Which is not to say Project Glass won’t have its uses. Even out of the box, turn by turn navigation in an unfamiliar city without having to browse maps or poke around on a phone, is by itself pretty darn close to a killer app for the traveller, and being able to search on the fly for points of interest is also obviously useful.
But probably the single most powerful new concept to explore is what I poked around with in 2001, namely translation. Word Lens/Google Goggles type translation of written text is obvious, but the real potential and challenges lie in translation of the spoken word. Using the tethered phone’s microphone and speaker, it should be possible to parse what the user says, have them confirm it on screen, and either have them try to read it out or simply output the translated phrase via the speaker. Depending on how good the speech recognition is (and this is pushing the limits today), it could even be possible to hand the phone over to the other person, have them speak, and have the glasses translate that instantly. And if both parties are wearing the glasses, with a microphone and an earphone, could we finally implement the Babel Fish and have unobtrusive simultaneous translation, with the speech of one rendered on the screen of the other? This may not be science fiction any more!

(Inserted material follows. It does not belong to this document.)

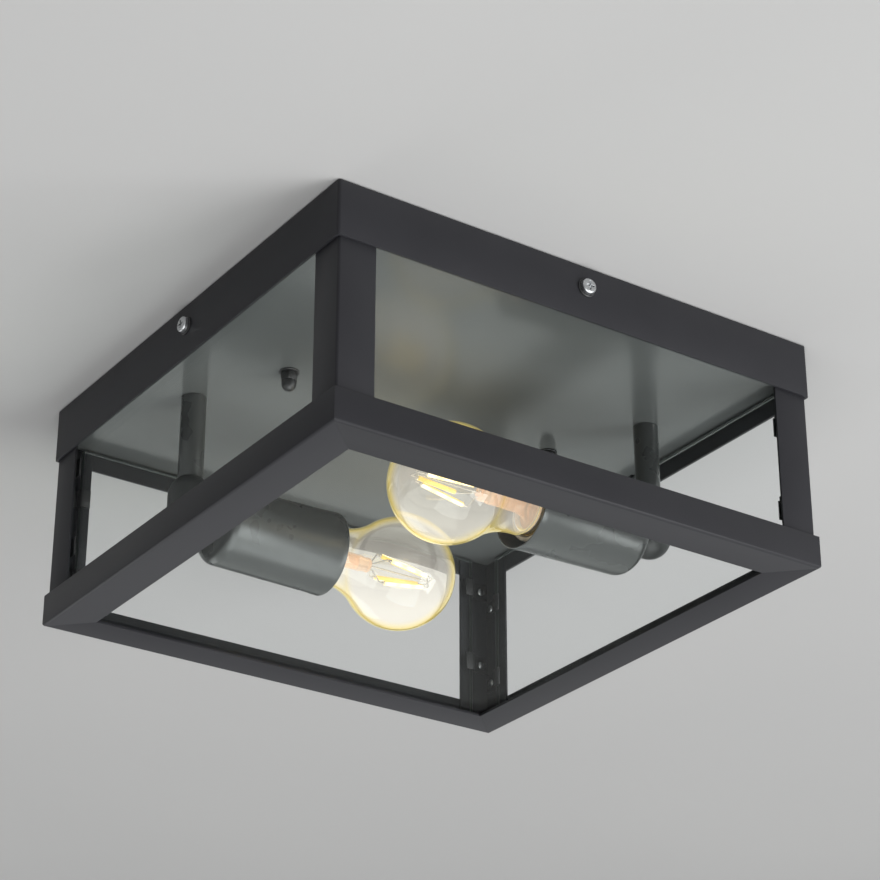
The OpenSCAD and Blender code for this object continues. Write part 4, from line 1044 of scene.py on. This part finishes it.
bulb_mix = add_node(bulb_finish, "ShaderNodeMixShader", {
    0: bulb_through.outputs["Value"], 1: bulb_shader.outputs["BSDF"],
    2: bulb_film.outputs["BSDF"]})
feed(bulb_finish, bulb_finish.node_tree.nodes["Material Output"], {
    "Surface": bulb_mix.outputs["Shader"]})
bulb_finish.cycles.emission_sampling = "NONE"
hand_over_both(bulb, "bulb_{}", "bulb_glass", "bulb_glass_{}", bulb_finish)

# ---- Lamps: caps and contacts ----------------------------------------------------------------
# Nickel-plated brass E27 caps with a rolled thread, cemented to the neck, and a black glass
# insulator with the contact at the end. They keep their CAD shapes inside the holders.

# Nickel plate: warm silver, semi-gloss, with faint clouds some 4 mm wide.
nickel, nickel_shader = new_finish("nickel_plated_brass")
nickel_place = add_node(nickel, "ShaderNodeTexCoord")
nickel_cloud = add_node(nickel, "ShaderNodeTexNoise", {
    "Vector": nickel_place.outputs["Object"], "Scale": 1 / (4 * MM), "Detail": 3.0})
nickel_tone = add_node(nickel, "ShaderNodeMix", {
    "Factor": nickel_cloud.outputs["Fac"], "A": linear("#b9b5ab"), "B": linear("#d3d0c8")},
    data_type="RGBA")
feed(nickel, nickel_shader, {
    "Metallic": 1.0, "Roughness": 0.27, "Base Color": nickel_tone.outputs["Result"]})

# Vitrite: black glass, poured hot round the contact, so glossy with slow ripples.
vitrite, vitrite_shader = new_finish("black_vitrite")
vitrite_place = add_node(vitrite, "ShaderNodeTexCoord")
vitrite_wave = add_node(vitrite, "ShaderNodeTexNoise", {
    "Vector": vitrite_place.outputs["Object"], "Scale": 1 / (3 * MM), "Detail": 1.0})
vitrite_bump = add_node(vitrite, "ShaderNodeBump", {
    "Height": vitrite_wave.outputs["Fac"], "Strength": 0.3, "Distance": 0.1 * MM})
feed(vitrite, vitrite_shader, {
    "Base Color": linear("#141216"), "Roughness": 0.12, "Normal": vitrite_bump.outputs["Normal"]})
for side in ("left", "right"):
    refinish(f"bulb_cap_{side}", nickel)
    refinish(f"bulb_contact_{side}", vitrite)

# ---- Lamps: glass mounts ---------------------------------------------------------------------
# A flared lead-glass tube, sealed into the neck, whose pressed solid end holds the wires.
flare_r = skirt_r - glass_t - 0.2
flare_x = cap_x - 3
flare_l = 13
stem_r = 4.2
stem_t = 0.8
stem_end = cap_x + 30
flare_angles = [math.radians(9 * i) for i in range(11)]
flare = [(flare_r - (flare_r - stem_r) * math.sin(a), flare_x + flare_l * (1 - math.cos(a)))
         for a in flare_angles]
stem = turn("glass_mount_left", flare + [
    (stem_r, stem_end - 6), (stem_r - 0.5, stem_end - 4.5), (stem_r - 0.3, stem_end - 1.2),
    (stem_r - 1.2, stem_end - 0.3), (0, stem_end), (0, stem_end - 7),
    (stem_r - stem_t, stem_end - 8.5)] +
    [(radius - stem_t, place - 0.1) for radius, place in flare[::-1]] + [flare[0]],
    lamp_at, "X", 64)
work_on(stem)
bpy.ops.object.shade_smooth()

# Lead glass: clear, with pale orange streaks from the copper-red wires that are sealed into it,
# and a faint painted glow in the same colours that stands for the filaments' light on it.
mount_glass, mount_shader = new_finish("warm_lead_glass")
mount_place = add_node(mount_glass, "ShaderNodeTexCoord")
mount_streak = add_node(mount_glass, "ShaderNodeTexNoise", {
    "Vector": mount_place.outputs["Object"], "Scale": 1 / (5 * MM), "Detail": 2.0})
mount_tone = add_node(mount_glass, "ShaderNodeMix", {
    "Factor": mount_streak.outputs["Fac"], "A": linear("#efbd8c"), "B": linear("#f8dfbe")},
    data_type="RGBA")
# The emission is a painted glow: the filaments' light drawn on the glass.
feed(mount_glass, mount_shader, {
    "Roughness": 0.05, "IOR": 1.55, "Transmission Weight": 0.8,
    "Base Color": mount_tone.outputs["Result"], "Emission Color": mount_tone.outputs["Result"],
    "Emission Strength": 0.1})
mount_glass.cycles.emission_sampling = "NONE"
hand_over_both(stem, "bulb_{}", "stem_glass", "bulb_stem_{}", mount_glass)

# ---- Lamps: support wires --------------------------------------------------------------------
# Bare nickel-iron wire, 0.8 mm thick: four to the sticks, and a rod with two bows at the crown.
for side in ("left", "right"):
    refinish(f"bulb_wires_{side}", nickel)

# ---- Lamps: filament sticks ------------------------------------------------------------------
# Four LED sticks to a lamp: chips on a glass strip, coated in yellow phosphor gel, with a metal
# tab at each end. They lean in towards the crown.
stick_x0 = 114
stick_l = 27
stick_r = 1.2
tab_r = 0.75
tab_l = 1.2
gel_round = 0.25
gel_r = stick_r - gel_round
gel_x = tab_l + 0.4
first_stick = -10
base_r = 8.5
top_r = 4
lean = math.atan((top_r - base_r) / stick_l)
stick_len = stick_l / math.cos(lean)

# Phosphor gel, alight: it burns out to a pale yellow over the chips, which sit 1.5 mm apart, and
# stays a deeper yellow on the strip's back, which faces the lamp's middle.
phosphor, phosphor_shader = new_finish("lit_phosphor_gel")
phosphor_place = add_node(phosphor, "ShaderNodeTexCoord")
phosphor_chips = add_node(phosphor, "ShaderNodeTexWave", {
    "Vector": phosphor_place.outputs["Object"], "Scale": 0.05 / (1.5 * MM), "Distortion": 0.0},
    wave_type="BANDS", bands_direction="X")
phosphor_tone = add_node(phosphor, "ShaderNodeMix", {
    "Factor": phosphor_chips.outputs["Fac"], "A": linear("#ffeb9c"), "B": linear("#fff6d0")},
    data_type="RGBA")
feed(phosphor, phosphor_shader, {
    "Base Color": linear("#f0c940"), "Roughness": 0.5, "Emission Strength": 1.6,
    "Emission Color": phosphor_tone.outputs["Result"]})
phosphor.cycles.emission_sampling = "NONE"

phosphor_back, back_shader = new_finish("phosphor_gel_back")
back_place = add_node(phosphor_back, "ShaderNodeTexCoord")
back_grain = add_node(phosphor_back, "ShaderNodeTexNoise", {
    "Vector": back_place.outputs["Object"], "Scale": 1 / (2 * MM), "Detail": 1.0})
back_tone = add_node(phosphor_back, "ShaderNodeMix", {
    "Factor": back_grain.outputs["Fac"], "A": linear("#d8b935"), "B": linear("#e6cc55")},
    data_type="RGBA")
feed(phosphor_back, back_shader, {
    "Base Color": linear("#d8b42e"), "Roughness": 0.5, "Emission Strength": 0.55,
    "Emission Color": back_tone.outputs["Result"]})
phosphor_back.cycles.emission_sampling = "NONE"

sticks = []
for quarter in range(4):
    stick = turn(f"stick_{quarter}", [(0, 0), (tab_r, 0), (tab_r, tab_l), (gel_r, tab_l)] +
                 arc((gel_r, gel_x), gel_round, -90, 0, 3) +
                 arc((gel_r, stick_len - gel_x), gel_round, 0, 90, 3) +
                 [(tab_r, stick_len - tab_l), (tab_r, stick_len), (0, stick_len)],
                 (0, 0, 0), "X", 24)
    stick.data.materials.append(phosphor)
    stick.data.materials.append(nickel)
    stick.data.materials.append(phosphor_back)
    shape(stick)
    pick("FACE", lambda corners: sum(corner[2] for corner in corners) < 0)
    stick.active_material_index = 2
    bpy.ops.object.material_slot_assign()
    pick("FACE", lambda corners: all(corner[0] < tab_l + 0.05 for corner in corners)
         or all(corner[0] > stick_len - tab_l - 0.05 for corner in corners))
    stick.active_material_index = 1
    bpy.ops.object.material_slot_assign()
    bpy.ops.object.mode_set(mode="OBJECT")
    tilt = Matrix.Rotation(-lean, 4, "Y")
    outwards = Matrix.Translation(Vector((stick_x0, 0, base_r)) * MM)
    round_axis = Matrix.Rotation(math.radians(first_stick + 90 * quarter), 4, "X")
    stick.matrix_world = Matrix.Translation(Vector(lamp_at) * MM) @ round_axis @ outwards @ tilt
    work_on(stick)
    settle()
    sticks.append(stick)
sticks_left = joined(sticks, "phosphor_sticks_left")
sticks_right = copy_turned(sticks_left, "phosphor_sticks_right", 180)
for piece, side in ((sticks_left, "left"), (sticks_right, "right")):
    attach(piece, f"bulb_{side}")
    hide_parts(f"bulb_filaments_{side}")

Project Glass has immense potential, but like most revolutions in technology, people are likely to overestimate the short-term impact and underestimate the long-term impact. The first iteration is likely to prove a disappointment, but in a few years’ time this or something much like it may indeed finally supplant the printed book as the traveler’s tool of choice on the road, and create a few new billion-dollar markets in the process.